# [TASK REQUIREMENTS]
Find every line in the records below that holds the word "objects" and copy it.

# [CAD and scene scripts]
=====

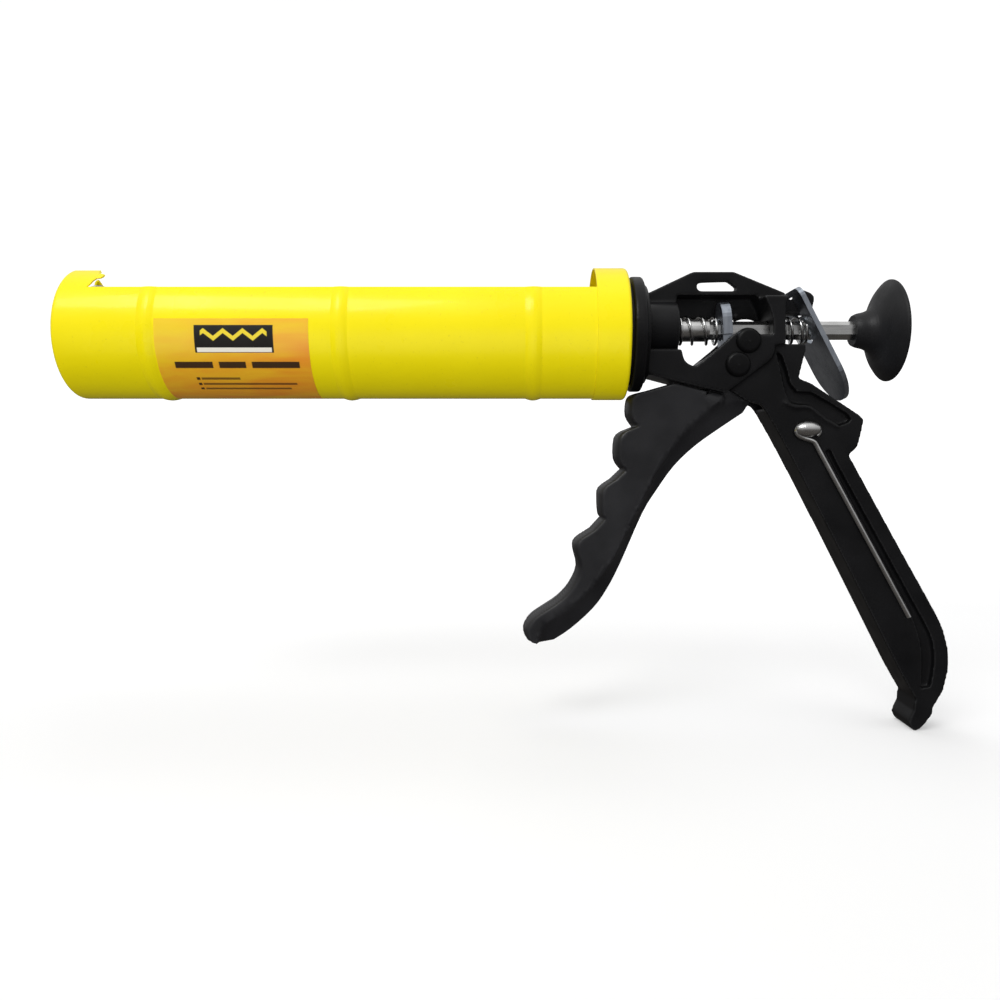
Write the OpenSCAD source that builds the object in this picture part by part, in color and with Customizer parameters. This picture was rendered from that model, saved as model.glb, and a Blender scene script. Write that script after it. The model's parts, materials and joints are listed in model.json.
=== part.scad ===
// Caulking gun with a half-open cradle barrel, a cast frame and a hexagon push rod.
// +X runs back along the barrel, +Z is up, and the origin is on the barrel's axis
// at the front face of the frame's flange.

/* [Barrel] */
// Outer radius of the cradle
barrel_r = 27.9; // [27:0.1:29]
// Thickness of the sheet steel
sheet = 0.8; // [0.6:0.1:1.0]
// Distance from the flange to the front face
barrel_len = 238; // [230:1:250]
// Height of the cradle's cut edges above the axis
cut_height = 16.8; // [14:0.2:18]
// Depth of the front cup
band_len = 12.6; // [11:0.2:14]
// Length of the rear collar
collar_len = 14; // [12:0.5:16]
// Height of the pressed beads
bead_rise = 0.8; // [0.5:0.1:1.2]
// Width of the slot for the nozzle
nozzle_slot_w = 20; // [18:0.5:21]

/* [Rod] */
// Hexagon rod across its flats
rod_flats = 7; // [6:0.5:7]
// Height of the rod above the barrel's axis
rod_z = 1.8; // [1.4:0.1:2.0]
// Radius of the plunger disc
plunger_r = 19.5; // [18:0.5:24]
// Radius of the pull knob's rim
knob_r = 22; // [20:0.5:23]

/* [Frame] */
// Radius of the flange disc
flange_r = 24.9; // [24:0.1:26]
// Width of the cheeks
cheek_w = 22; // [21:0.5:23]
// Width of the grip
grip_w = 18; // [17:0.5:18.5]
// Width of the gap that the trigger's tongue turns in
tongue_gap = 12.8; // [12.6:0.1:13]

/* [Trigger] */
// Width of the finger lever
trigger_w = 19; // [18:0.5:20]
// Width of the tongue and of the narrow back edge
tongue_w = 12; // [11:0.5:12]
// Radius of the pivot pin
pin_r = 2.5; // [2.4:0.1:2.6]

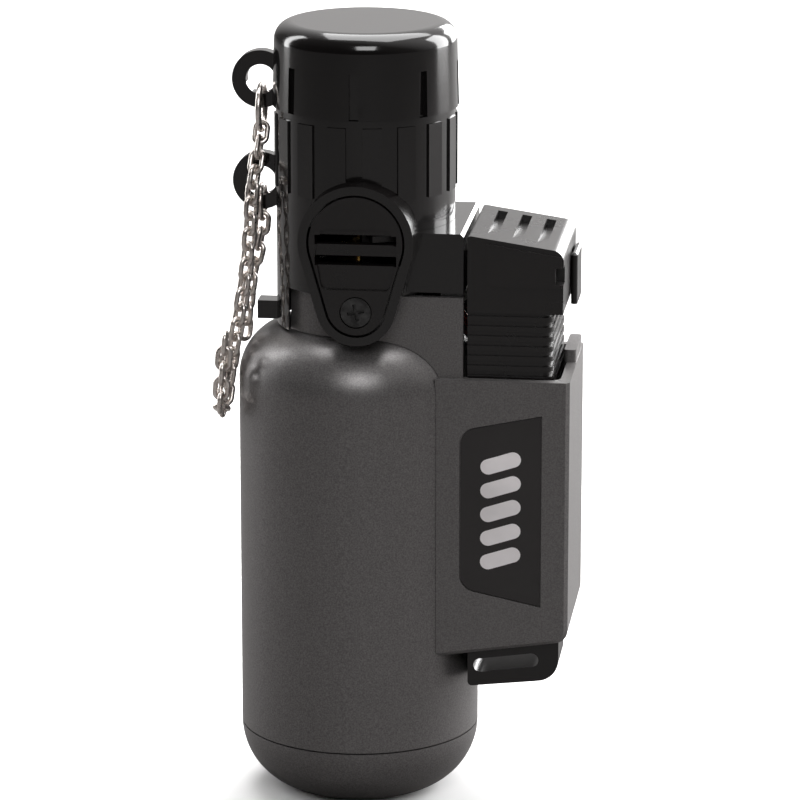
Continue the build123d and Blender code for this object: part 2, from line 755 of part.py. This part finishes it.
with BuildPart() as cap:
    with BuildSketch(Plane.XZ):
        with BuildLine():
            Polyline(
                (head_x, cap_bottom),
                (head_x + cap_low_radius, cap_bottom),
                (head_x + cap_high_radius, cap_top),
                (head_x, cap_top),
                close=True,
            )
        make_face()
    revolve(axis=Axis((head_x, 0, 0), (0, 0, 1)))
    fillet(cap.edges().filter_by(GeomType.CIRCLE).sort_by(Axis.Z)[-1], cap_edge)
    # shallow upright slits round the lower half
    with Locations((head_x, 0, cap_bottom)):
        with PolarLocations(cap_low_radius, slit_count, start_angle=0):
            Box(2 * slit_depth, slit_width, slit_top - cap_bottom,
                align=(Align.CENTER, Align.CENTER, Align.MIN), mode=Mode.SUBTRACT)
    with Locations(Location((loop_x, 0, cap_loop_z), (90, 0, 0))):
        Cylinder(loop_outer, loop_thickness)
        Cylinder(loop_inner, 2 * loop_thickness, mode=Mode.SUBTRACT)
    with Locations((head_x, 0, cap_bottom - 1)):
        Cylinder(head_inner + RUN_FIT, spigot_top + CLEAR - cap_bottom + 1, align=ON_BASE, mode=Mode.SUBTRACT)
        Cylinder(cap_inner, cap_top - cap_roof - cap_bottom + 1, align=ON_BASE, mode=Mode.SUBTRACT)
    # the loop hangs past the rim, clear of the sleeve
    with Locations((head_x, 0, cap_bottom - 4)):
        Cylinder(head_radius + rib_depth + SEAM, 4, align=ON_BASE, mode=Mode.SUBTRACT)
save(cap.part, "cap")

# ---------------------------------------------------------------- trigger

with BuildPart() as trigger_cap:
    with BuildSketch(Plane.XZ.offset(-trigger_half_depth)) as trigger_side:
        with BuildLine():
            Polyline(
                (trigger_left, trigger_bottom),
                (trigger_right, trigger_bottom),
                (trigger_right + 0.05, trigger_top_right),
                (trigger_left, trigger_top_left),
                close=True,
            )
        make_face()
        fillet(trigger_side.vertices().sort_by(Axis.Y)[2], 1.6)
        fillet(trigger_side.vertices().sort_by(Axis.Y)[-1], 0.4)
    extrude(amount=2 * trigger_half_depth)
    # proud hood on both sides, with a round lower corner
    with BuildSketch(Plane.XZ.offset(-trigger_half_depth - 0.35)) as hood:
        with BuildLine():
            Polyline(
                (18.2, 73.0),
                (28.2, 73.0),
                (28.2, 77.2),
                (18.2, 78.8),
                close=True,
            )
        make_face()
        fillet(hood.vertices().sort_by(Axis.X)[0:2].sort_by(Axis.Y)[0], 1.5)
    extrude(amount=2 * trigger_half_depth + 0.7)
    # grip grooves in the sloping top, deepest at the back
    for groove_x in (18.7, 22.0, 25.3):
        share = (groove_x - trigger_left) / (trigger_right - trigger_left)
        surface_z = trigger_top_left + share * (trigger_top_right - trigger_top_left)
        with BuildSketch(Plane.YZ.offset(groove_x - groove_width / 2)):
            with BuildLine():
                Polyline(
                    (groove_front, surface_z + SEAM),
                    (groove_back, surface_z - groove_depth),
                    (groove_back, surface_z + 1),
                    (groove_front, surface_z + 1),
                    close=True,
                )
            make_face()
        extrude(amount=groove_width, mode=Mode.SUBTRACT)
    # notch at the right end
    with Locations((28.3, -trigger_half_depth, 74.6)):
        Box(1.9, 4.0, 2.3, mode=Mode.SUBTRACT)
    # hollow for the plunger
    with Locations(((trigger_left + trigger_right) / 2, 0, trigger_bottom)):
        Box(
            trigger_right - trigger_left - 2 * trigger_wall,
            2 * (trigger_half_depth - trigger_wall),
            trigger_ceiling - trigger_bottom,
            align=ON_BASE,
            mode=Mode.SUBTRACT,
        )
    # slot for the safety catch
    with Locations((trigger_right, 4.5, 73.0)):
        Box(4.0, 2.6, 4.6, mode=Mode.SUBTRACT)
    # cam that swings the rocker
    with BuildSketch(Plane.XZ.offset(-1.8)):
        with BuildLine():
            Polyline((15.15, 69.4), (15.9, 69.4), (15.9, 76.0), (14.19, 76.0), close=True)
        make_face()
    extrude(amount=3.6)
save(trigger_cap.part, "trigger_cap")

with BuildPart() as ribbed_skirt:
    skirt_x = (trigger_left + skirt_right) / 2
    heights = [(skirt_bottom, trigger_bottom - skirt_bottom, skirt_groove)]
    heights += [
        (trigger_bottom - 1.2 - index * skirt_pitch, skirt_pitch / 2, 0) for index in range(skirt_ribs)
    ]
    for low, height, inset in heights:
        with BuildSketch(Plane.XY.offset(low)) as slice_outline:
            with Locations((skirt_x - inset / 2, 0)):
                Rectangle(skirt_right - trigger_left - inset, 2 * (skirt_half_depth - inset))
            fillet(slice_outline.vertices().group_by(Axis.X)[-1], skirt_corner)
        extrude(amount=height)
    with Locations((trigger_left, 0, skirt_bottom - 1)):
        Box(2 * (skirt_right - skirt_corner - trigger_left), 2 * (skirt_half_depth - skirt_corner),
            trigger_bottom - skirt_bottom + 2, align=ON_BASE, mode=Mode.SUBTRACT)
save(ribbed_skirt.part, "ribbed_skirt")

with BuildPart() as safety_catch:
    with BuildSketch(Plane.XY.offset(68.3)):
        with Locations((trigger_right + 0.55, 4.5)):
            RectangleRounded(0.9, 7.0, 0.4)
    extrude(amount=7.0)
    with Locations((trigger_right - 0.4, 4.5, 72.2)):
        Box(1.2, 2.0, 2.4)
    chamfer(safety_catch.edges().group_by(Axis.Z)[-1].sort_by(Axis.X)[-1], 0.3)
save(safety_catch.part, "safety_catch")

# ---------------------------------------------------------------- piezo igniter

piezo_x = (plunger_left + plunger_right) / 2
with BuildPart() as piezo_case:
    with BuildSketch(Plane.XY.offset(box_floor_z)):
        with Locations(((piezo_left + piezo_right) / 2, 0)):
            RectangleRounded(piezo_right - piezo_left, 2 * piezo_half_depth, 0.8)
    extrude(amount=piezo_top - box_floor_z)
    with Locations((piezo_x, 0, piezo_well_z)):
        Box(plunger_right - plunger_left + 2 * RUN_FIT, 2 * (plunger_half_depth + RUN_FIT), 30,
            align=ON_BASE, mode=Mode.SUBTRACT)
save(piezo_case.part, "piezo_case")

with BuildPart() as piezo_plunger:
    with Locations((piezo_x, 0, plunger_bottom)):
        Box(
            plunger_right - plunger_left,
            2 * plunger_half_depth,
            trigger_ceiling - plunger_bottom,
            align=ON_BASE,
        )
    chamfer(piezo_plunger.edges().group_by(Axis.Z)[0], 0.4)
save(piezo_plunger.part, "piezo_plunger")

with BuildPart() as piezo_spring:
    add(coil(0.35, 2.1, piezo_well_z, plunger_bottom, 7, piezo_x))
save(piezo_spring.part, "piezo_spring")

wire_route = [
    (19.5, piezo_half_depth, 41.5),
    (19.0, 6.4, 43.6),
    (17.6, 7.2, 49.5),
    (16.5, 7.2, 57.5),
    (14.2, 7.0, 64.3),
    (9.2, 5.4, 70.2),
    (8.6, 5.5, 76.8),
    (7.3, 1.4, 79.4),
    (electrode_x, 0.1, 82.0),
]


def arc_radii(points):
    """The largest tidy arc at each corner of a route."""
    radii = []
    for before, here, after in zip(points, points[1:], points[2:]):
        first = Vector(*here) - Vector(*before)
        second = Vector(*after) - Vector(*here)
        half_turn = math.radians(first.get_angle(second)) / 2
        radii.append(0.45 * min(first.length, second.length) / math.tan(half_turn))
    return radii


with BuildPart() as ignition_wire:
    with BuildLine() as wire_line:
        FilletPolyline(*wire_route, radius=arc_radii(wire_route))
    with BuildSketch(Plane(origin=wire_line.line @ 0, z_dir=wire_line.line % 0)):
        Circle(0.5)
    sweep()
save(ignition_wire.part, "ignition_wire")

# ---------------------------------------------------------------- keeper chain

straight = link_length - link_width
bend = link_width / 2 - wire_radius
low_end = -straight / 2
high_end = straight / 2
with BuildPart() as link:
    with BuildLine() as link_line:
        Line((bend, 0, low_end), (bend, 0, high_end))
        ThreePointArc((bend, 0, high_end), (0, 0, high_end + bend), (-bend, 0, high_end))
        Line((-bend, 0, high_end), (-bend, 0, low_end))
        ThreePointArc((-bend, 0, low_end), (0, 0, low_end - bend), (bend, 0, low_end))
    with BuildSketch(Plane(origin=(bend, 0, low_end), z_dir=(0, 0, 1))):
        Circle(wire_radius)
    sweep()


def strand(points, twist, side, reaches):
    """Places of the links: joints laid on a smooth line, and each link along its chord."""
    line = Edge.make_spline([Vector(*point) for point in points])
    steps = 2000
    joints = [line.position_at(0)]
    for step in range(steps):
        here = line.position_at((step + 1) / steps)
        reach = reaches[(len(joints) - 1) % 2]
        if (here - joints[-1]).length >= reach:
            joints.append(here)
    places = []
    for index, (high, low) in enumerate(zip(joints, joints[1:])):
        along = (low - high).normalized()
        across = side.cross(along).normalized()
        frame = Plane(origin=(high + low) / 2, x_dir=across, z_dir=along)
        turn = 90 * index + min(twist * index, 45)
        places.append(frame.location * Location((0, 0, 0), (0, 0, turn)))
    return places


def links(places):
    """Links of one strand, each a separate closed piece of wire."""
    with BuildPart() as chain:
        for place in places:
            with Locations(place):
                add(link.part)
    return chain.part


cap_strand_route = [
    (-13.05, -0.25, 92.05),
    (-13.15, -1.4, 90.1),
    (-13.35, -2.65, 88.1),
    (-13.6, -3.45, 86.0),
    (-13.85, -3.95, 83.5),
    (-14.1, -4.2, 79.5),
    (-14.4, -4.2, 75.9),
    (-15.1, -4.4, 70.3),
    (-16.0, -4.8, 64.7),
    (-16.9, -5.0, 59.2),
    (-17.2, -5.1, 56.9),
]
body_strand_route = [
    (-13.05, 0.0, 79.6),
    (-13.2, -0.2, 77.6),
    (-13.8, -0.8, 74.5),
    (-14.7, -1.3, 70.3),
    (-15.1, -1.5, 66.5),
    (-15.4, -1.6, 63.2),
]
bight_route = [
    (-17.6, -2.4, 62.2),
    (-17.75, -2.4, 56.5),
    (-17.9, -3.2, 54.5),
    (-18.0, -5.2, 53.7),
    (-17.9, -7.2, 54.5),
    (-17.7, -8.0, 56.5),
    (-17.35, -8.1, 60.5),
    (-17.0, -8.1, 64.5),
]

with BuildPart() as cap_ring:
    add(ring((loop_x, -0.3, 94.5), cap_ring_radius, cap_ring_wire, 45))
save(cap_ring.part, "cap_ring")

with BuildPart() as body_ring:
    add(ring((loop_x, 0, middle_loop_z - 3.1), body_ring_radius, body_ring_wire, 0))
save(body_ring.part, "body_ring")

even_reaches = (link_pitch, link_pitch)
for name, route, twist, side, reaches in (
    ("chain_cap_strand", cap_strand_route, 9, Vector(0, 1, 0), even_reaches),
    ("chain_body_strand", body_strand_route, 9, Vector(0, 1, 0), even_reaches),
    ("chain_bight", bight_route, 0, Vector(1, 0, 0), (short_reach, long_reach)),
):
    save(links(strand(route, twist, side, reaches)), name)
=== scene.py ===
import bpy
import bmesh
import json
import math
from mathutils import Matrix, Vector


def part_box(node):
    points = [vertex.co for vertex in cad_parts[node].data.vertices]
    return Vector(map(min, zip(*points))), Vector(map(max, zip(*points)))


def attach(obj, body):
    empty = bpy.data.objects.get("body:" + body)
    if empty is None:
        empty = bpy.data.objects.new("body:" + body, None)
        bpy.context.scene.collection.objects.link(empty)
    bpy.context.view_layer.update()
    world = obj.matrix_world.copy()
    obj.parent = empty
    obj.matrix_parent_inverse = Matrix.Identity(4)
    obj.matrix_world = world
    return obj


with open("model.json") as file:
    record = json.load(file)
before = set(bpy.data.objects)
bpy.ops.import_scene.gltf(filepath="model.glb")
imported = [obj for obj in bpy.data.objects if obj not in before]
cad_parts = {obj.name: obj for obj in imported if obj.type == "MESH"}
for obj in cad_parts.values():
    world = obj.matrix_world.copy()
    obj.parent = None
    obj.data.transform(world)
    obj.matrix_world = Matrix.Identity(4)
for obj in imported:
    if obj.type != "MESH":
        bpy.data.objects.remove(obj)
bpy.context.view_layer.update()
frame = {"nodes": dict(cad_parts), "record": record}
scene = bpy.context.scene
MM = 0.001

# ---------------------------------------------------------------- camera

CAMERA_AZIMUTH = math.radians(7.0)
CAMERA_ELEVATION = math.radians(15.0)
CAMERA_DISTANCE = 0.601
CAMERA_LENS = 199.35
AIM_RIGHT = 5.5 * MM
AIM_HEIGHT = 54.3 * MM


def make_camera():
    data = bpy.data.cameras.new("camera")
    data.lens = CAMERA_LENS
    data.sensor_width = 36.0
    data.clip_start = 0.01
    data.clip_end = 20.0
    camera = bpy.data.objects.new("camera", data)
    scene.collection.objects.link(camera)
    aim = Vector((
        AIM_RIGHT * math.cos(CAMERA_AZIMUTH),
        AIM_RIGHT * math.sin(CAMERA_AZIMUTH),
        AIM_HEIGHT,
    ))
    back = Vector((
        math.sin(CAMERA_AZIMUTH) * math.cos(CAMERA_ELEVATION),
        -math.cos(CAMERA_AZIMUTH) * math.cos(CAMERA_ELEVATION),
        math.sin(CAMERA_ELEVATION),
    ))
    camera.location = aim + CAMERA_DISTANCE * back
    camera.rotation_mode = "QUATERNION"
    camera.rotation_quaternion = (-back).to_track_quat("-Z", "Y")
    scene.camera = camera


make_camera()

# ---------------------------------------------------------------- light and floor


def area_light(name, place, aim, size, power):
    """A rectangular lamp at place that shines towards aim."""
    data = bpy.data.lights.new(name, "AREA")
    data.shape = "RECTANGLE"
    data.size, data.size_y = size
    data.energy = power
    light = bpy.data.objects.new(name, data)
    scene.collection.objects.link(light)
    light.location = place
    light.rotation_mode = "QUATERNION"
    light.rotation_quaternion = (Vector(aim) - Vector(place)).to_track_quat("-Z", "Y")


# the room is bright above, behind and to the right of the torch
ROOM_BRIGHT_SIDE = (0.42, 0.58, 0.70)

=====

# [ANSWER TO THE TASK]
    empty = bpy.data.objects.get("body:" + body)
        empty = bpy.data.objects.new("body:" + body, None)
        bpy.context.scene.collection.objects.link(empty)
before = set(bpy.data.objects)
imported = [obj for obj in bpy.data.objects if obj not in before]
        bpy.data.objects.remove(obj)
    camera = bpy.data.objects.new("camera", data)
    scene.collection.objects.link(camera)
    light = bpy.data.objects.new(name, data)
    scene.collection.objects.link(light)